● Your instructions: Beginning at the first line of the data, print each line exactly, stopping after the line that contains "# pineapple".

..........

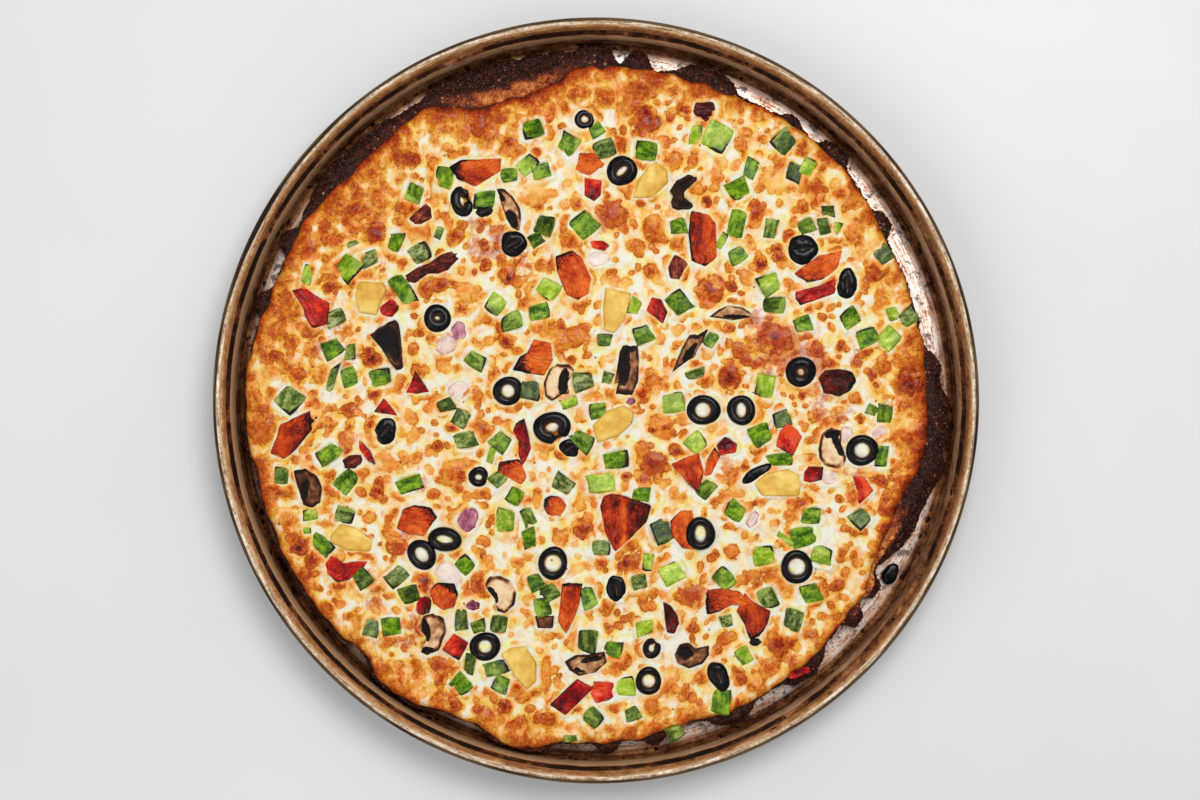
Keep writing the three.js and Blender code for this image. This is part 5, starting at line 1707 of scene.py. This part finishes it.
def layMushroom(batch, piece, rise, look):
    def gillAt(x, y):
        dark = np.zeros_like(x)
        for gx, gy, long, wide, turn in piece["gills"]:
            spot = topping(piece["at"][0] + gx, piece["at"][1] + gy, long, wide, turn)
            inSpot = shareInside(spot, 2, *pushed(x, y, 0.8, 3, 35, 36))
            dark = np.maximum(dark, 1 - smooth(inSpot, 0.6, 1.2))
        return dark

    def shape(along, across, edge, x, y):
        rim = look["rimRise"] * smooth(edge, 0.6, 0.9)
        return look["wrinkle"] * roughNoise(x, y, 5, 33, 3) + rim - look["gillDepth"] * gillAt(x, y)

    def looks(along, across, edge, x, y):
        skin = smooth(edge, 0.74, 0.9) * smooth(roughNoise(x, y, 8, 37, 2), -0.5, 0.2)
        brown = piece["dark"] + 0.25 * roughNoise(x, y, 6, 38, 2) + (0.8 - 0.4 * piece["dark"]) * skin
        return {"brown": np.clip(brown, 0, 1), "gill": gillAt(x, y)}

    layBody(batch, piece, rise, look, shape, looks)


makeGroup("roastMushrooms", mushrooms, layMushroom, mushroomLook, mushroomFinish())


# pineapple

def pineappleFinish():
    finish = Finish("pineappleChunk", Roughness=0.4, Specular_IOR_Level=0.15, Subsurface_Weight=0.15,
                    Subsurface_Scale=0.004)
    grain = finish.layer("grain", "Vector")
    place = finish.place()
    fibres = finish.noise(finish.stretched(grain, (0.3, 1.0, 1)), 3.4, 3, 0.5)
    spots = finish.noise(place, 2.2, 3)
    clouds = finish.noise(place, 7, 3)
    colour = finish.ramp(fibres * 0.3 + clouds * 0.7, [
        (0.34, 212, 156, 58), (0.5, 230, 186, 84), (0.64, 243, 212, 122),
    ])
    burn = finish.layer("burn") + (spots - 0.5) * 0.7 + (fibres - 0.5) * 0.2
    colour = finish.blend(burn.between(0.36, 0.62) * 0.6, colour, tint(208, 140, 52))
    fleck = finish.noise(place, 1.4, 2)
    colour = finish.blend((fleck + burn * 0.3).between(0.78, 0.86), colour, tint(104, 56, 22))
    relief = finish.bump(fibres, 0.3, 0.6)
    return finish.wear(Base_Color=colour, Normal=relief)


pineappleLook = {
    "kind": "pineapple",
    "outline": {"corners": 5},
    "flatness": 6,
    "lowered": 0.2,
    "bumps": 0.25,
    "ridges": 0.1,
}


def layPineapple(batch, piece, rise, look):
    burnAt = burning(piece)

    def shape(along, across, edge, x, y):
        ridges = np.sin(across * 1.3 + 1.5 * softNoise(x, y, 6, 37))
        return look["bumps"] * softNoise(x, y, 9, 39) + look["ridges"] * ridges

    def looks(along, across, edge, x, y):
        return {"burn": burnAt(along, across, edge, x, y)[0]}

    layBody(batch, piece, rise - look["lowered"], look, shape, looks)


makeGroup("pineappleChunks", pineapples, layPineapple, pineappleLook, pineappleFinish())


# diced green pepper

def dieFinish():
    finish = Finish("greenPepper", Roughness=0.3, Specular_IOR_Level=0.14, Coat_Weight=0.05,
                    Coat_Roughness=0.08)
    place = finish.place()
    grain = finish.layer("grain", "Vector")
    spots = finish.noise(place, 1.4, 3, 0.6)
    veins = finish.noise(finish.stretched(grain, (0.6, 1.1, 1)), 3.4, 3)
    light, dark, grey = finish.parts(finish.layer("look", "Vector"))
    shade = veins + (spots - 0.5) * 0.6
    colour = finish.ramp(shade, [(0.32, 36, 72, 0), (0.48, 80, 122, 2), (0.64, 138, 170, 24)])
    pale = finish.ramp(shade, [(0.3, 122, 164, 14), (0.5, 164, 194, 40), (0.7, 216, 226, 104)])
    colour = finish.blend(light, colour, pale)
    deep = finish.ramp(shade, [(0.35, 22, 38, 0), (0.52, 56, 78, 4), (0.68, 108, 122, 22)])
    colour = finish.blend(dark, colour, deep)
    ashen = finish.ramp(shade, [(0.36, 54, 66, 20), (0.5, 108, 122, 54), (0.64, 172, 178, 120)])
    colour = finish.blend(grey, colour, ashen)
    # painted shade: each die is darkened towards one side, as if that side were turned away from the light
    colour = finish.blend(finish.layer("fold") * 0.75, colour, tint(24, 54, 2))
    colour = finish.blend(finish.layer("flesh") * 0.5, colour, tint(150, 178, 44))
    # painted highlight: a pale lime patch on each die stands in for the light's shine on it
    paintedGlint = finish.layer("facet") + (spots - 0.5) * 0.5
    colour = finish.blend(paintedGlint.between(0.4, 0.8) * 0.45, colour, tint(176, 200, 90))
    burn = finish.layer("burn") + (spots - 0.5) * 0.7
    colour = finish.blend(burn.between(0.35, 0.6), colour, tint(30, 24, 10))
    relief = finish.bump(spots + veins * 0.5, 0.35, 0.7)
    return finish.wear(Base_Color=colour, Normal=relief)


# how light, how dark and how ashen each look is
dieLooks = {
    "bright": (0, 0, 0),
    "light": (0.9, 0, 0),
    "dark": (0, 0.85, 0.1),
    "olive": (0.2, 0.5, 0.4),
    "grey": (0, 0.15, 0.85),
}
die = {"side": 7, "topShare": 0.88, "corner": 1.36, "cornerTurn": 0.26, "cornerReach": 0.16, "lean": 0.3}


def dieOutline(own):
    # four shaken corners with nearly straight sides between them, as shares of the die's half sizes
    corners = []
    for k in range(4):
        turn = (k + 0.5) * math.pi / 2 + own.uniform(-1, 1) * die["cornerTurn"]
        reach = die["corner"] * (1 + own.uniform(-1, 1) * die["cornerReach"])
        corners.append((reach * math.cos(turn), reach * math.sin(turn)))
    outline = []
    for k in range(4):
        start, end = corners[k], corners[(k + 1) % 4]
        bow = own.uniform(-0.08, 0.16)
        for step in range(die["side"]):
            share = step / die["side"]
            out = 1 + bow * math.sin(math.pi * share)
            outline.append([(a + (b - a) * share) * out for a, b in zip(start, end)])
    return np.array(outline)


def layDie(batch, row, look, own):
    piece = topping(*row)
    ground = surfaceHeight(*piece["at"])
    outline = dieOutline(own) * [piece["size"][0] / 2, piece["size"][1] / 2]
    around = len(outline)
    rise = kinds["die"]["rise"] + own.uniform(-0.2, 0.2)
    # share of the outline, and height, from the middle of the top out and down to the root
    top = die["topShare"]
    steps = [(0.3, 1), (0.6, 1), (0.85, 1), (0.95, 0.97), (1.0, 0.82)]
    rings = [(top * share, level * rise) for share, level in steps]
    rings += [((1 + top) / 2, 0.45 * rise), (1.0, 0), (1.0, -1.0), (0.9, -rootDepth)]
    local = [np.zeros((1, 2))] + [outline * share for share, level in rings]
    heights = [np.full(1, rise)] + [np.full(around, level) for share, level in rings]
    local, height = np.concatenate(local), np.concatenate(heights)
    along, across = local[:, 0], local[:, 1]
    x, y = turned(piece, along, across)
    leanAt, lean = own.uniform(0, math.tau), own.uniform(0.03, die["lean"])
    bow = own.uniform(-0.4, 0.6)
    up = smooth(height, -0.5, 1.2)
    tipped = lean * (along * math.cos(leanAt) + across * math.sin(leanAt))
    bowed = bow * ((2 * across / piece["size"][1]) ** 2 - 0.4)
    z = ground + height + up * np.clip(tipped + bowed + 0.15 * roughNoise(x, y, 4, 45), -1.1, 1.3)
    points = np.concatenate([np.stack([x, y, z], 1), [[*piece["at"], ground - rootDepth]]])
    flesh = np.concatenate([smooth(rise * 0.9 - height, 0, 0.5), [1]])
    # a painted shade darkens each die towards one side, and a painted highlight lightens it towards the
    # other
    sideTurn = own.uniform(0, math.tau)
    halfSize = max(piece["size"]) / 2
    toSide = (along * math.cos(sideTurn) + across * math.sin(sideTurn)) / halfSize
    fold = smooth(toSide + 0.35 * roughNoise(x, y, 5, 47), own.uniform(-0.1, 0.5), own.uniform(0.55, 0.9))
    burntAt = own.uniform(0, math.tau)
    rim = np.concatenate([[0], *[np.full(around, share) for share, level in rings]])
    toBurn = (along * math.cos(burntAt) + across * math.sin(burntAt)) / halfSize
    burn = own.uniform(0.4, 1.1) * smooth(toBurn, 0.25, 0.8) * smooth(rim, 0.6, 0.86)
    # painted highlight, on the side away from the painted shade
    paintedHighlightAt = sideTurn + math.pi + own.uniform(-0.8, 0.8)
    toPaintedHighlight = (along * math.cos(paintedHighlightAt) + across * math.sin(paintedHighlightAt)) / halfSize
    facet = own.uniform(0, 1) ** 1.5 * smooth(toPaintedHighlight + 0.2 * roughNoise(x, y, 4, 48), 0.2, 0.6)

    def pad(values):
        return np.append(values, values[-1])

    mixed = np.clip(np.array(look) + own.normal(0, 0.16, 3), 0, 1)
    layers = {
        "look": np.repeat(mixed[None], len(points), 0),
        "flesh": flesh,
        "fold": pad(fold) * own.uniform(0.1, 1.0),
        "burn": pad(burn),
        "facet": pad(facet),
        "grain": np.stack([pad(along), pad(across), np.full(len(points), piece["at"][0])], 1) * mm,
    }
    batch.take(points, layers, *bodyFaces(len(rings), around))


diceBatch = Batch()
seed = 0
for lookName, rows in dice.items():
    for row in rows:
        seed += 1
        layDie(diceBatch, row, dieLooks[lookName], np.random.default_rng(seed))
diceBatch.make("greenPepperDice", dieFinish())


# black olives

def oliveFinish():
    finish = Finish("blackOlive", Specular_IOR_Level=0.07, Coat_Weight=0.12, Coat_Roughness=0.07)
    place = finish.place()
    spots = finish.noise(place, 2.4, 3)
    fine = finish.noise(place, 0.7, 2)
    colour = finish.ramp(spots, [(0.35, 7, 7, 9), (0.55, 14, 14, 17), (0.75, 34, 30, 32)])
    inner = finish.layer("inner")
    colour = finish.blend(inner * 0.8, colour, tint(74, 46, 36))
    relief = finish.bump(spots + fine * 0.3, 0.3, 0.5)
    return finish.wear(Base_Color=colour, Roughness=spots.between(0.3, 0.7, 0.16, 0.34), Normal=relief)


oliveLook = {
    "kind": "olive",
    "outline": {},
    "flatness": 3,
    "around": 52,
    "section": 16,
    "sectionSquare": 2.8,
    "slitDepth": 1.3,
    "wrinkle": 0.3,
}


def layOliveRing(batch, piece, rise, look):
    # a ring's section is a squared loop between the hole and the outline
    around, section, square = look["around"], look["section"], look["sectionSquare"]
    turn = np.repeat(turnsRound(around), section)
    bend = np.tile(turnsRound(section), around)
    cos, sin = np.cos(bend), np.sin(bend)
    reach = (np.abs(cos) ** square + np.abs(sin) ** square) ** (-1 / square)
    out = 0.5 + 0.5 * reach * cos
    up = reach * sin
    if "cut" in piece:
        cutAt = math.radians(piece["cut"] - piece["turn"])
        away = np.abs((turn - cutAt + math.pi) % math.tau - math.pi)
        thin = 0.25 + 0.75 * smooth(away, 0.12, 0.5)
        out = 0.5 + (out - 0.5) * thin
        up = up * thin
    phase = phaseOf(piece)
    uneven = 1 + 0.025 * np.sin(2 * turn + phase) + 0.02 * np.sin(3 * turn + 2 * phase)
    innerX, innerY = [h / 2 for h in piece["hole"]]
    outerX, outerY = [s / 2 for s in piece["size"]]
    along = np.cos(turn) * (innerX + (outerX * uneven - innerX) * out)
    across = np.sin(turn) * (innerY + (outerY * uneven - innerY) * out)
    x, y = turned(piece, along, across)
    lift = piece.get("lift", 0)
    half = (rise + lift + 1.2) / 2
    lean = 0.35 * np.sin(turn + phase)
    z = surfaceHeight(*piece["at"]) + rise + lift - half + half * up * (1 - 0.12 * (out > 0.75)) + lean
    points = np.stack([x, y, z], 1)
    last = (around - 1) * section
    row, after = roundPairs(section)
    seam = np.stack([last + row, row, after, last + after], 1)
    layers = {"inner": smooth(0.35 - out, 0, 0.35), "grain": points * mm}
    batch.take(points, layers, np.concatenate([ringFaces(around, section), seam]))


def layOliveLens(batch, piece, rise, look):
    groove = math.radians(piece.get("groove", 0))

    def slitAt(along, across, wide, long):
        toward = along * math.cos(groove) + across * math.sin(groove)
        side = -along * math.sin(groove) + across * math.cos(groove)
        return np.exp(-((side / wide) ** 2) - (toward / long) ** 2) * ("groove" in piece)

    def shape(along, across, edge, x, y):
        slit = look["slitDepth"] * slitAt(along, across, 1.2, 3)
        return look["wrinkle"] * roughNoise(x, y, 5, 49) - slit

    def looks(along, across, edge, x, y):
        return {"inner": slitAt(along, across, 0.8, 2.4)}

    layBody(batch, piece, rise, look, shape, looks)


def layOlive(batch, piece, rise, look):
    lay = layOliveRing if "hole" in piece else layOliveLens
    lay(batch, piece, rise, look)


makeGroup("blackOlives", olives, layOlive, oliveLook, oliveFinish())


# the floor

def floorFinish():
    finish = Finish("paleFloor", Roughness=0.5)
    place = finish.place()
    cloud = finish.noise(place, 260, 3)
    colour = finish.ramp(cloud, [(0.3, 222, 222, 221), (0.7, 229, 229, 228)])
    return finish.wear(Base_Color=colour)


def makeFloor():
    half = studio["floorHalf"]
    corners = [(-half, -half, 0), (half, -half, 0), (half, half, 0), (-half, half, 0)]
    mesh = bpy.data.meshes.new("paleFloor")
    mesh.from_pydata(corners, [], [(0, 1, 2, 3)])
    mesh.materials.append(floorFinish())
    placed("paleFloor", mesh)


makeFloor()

..........

● Task answer:
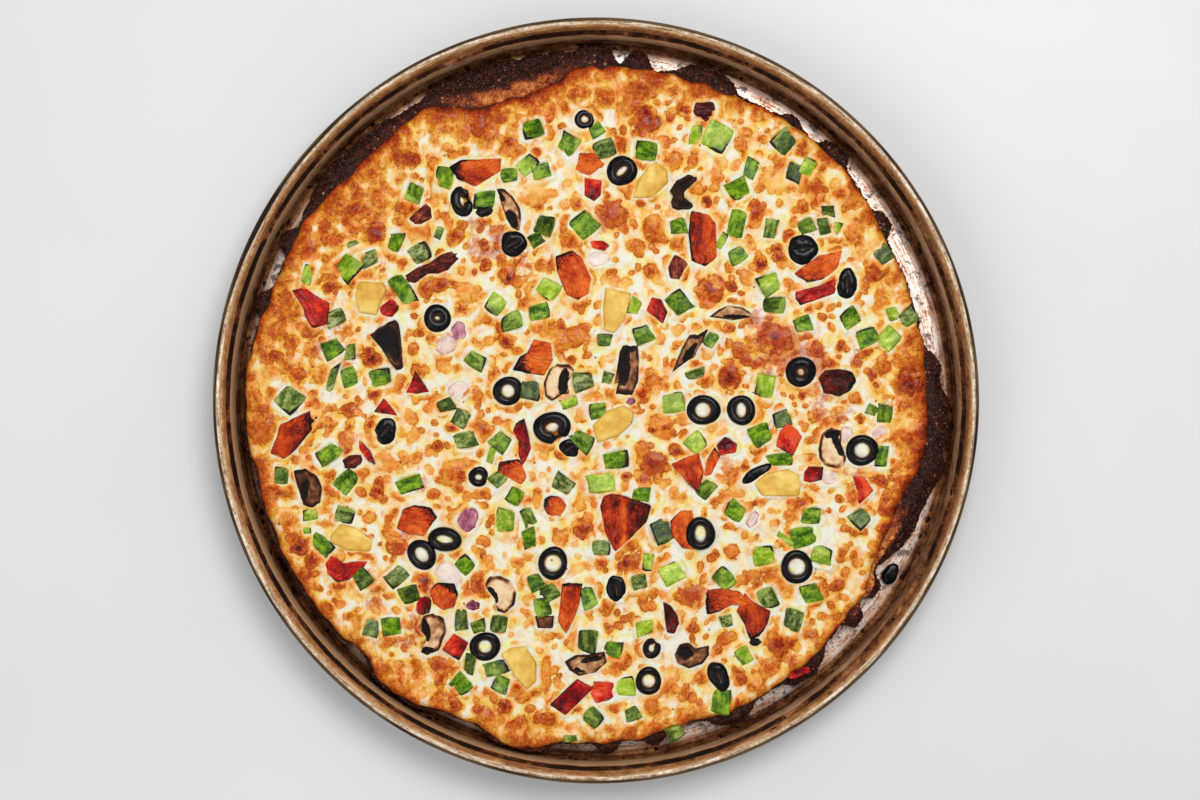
Keep writing the three.js and Blender code for this image. This is part 5, starting at line 1707 of scene.py. This part finishes it.
def layMushroom(batch, piece, rise, look):
    def gillAt(x, y):
        dark = np.zeros_like(x)
        for gx, gy, long, wide, turn in piece["gills"]:
            spot = topping(piece["at"][0] + gx, piece["at"][1] + gy, long, wide, turn)
            inSpot = shareInside(spot, 2, *pushed(x, y, 0.8, 3, 35, 36))
            dark = np.maximum(dark, 1 - smooth(inSpot, 0.6, 1.2))
        return dark

    def shape(along, across, edge, x, y):
        rim = look["rimRise"] * smooth(edge, 0.6, 0.9)
        return look["wrinkle"] * roughNoise(x, y, 5, 33, 3) + rim - look["gillDepth"] * gillAt(x, y)

    def looks(along, across, edge, x, y):
        skin = smooth(edge, 0.74, 0.9) * smooth(roughNoise(x, y, 8, 37, 2), -0.5, 0.2)
        brown = piece["dark"] + 0.25 * roughNoise(x, y, 6, 38, 2) + (0.8 - 0.4 * piece["dark"]) * skin
        return {"brown": np.clip(brown, 0, 1), "gill": gillAt(x, y)}

    layBody(batch, piece, rise, look, shape, looks)


makeGroup("roastMushrooms", mushrooms, layMushroom, mushroomLook, mushroomFinish())


# pineapple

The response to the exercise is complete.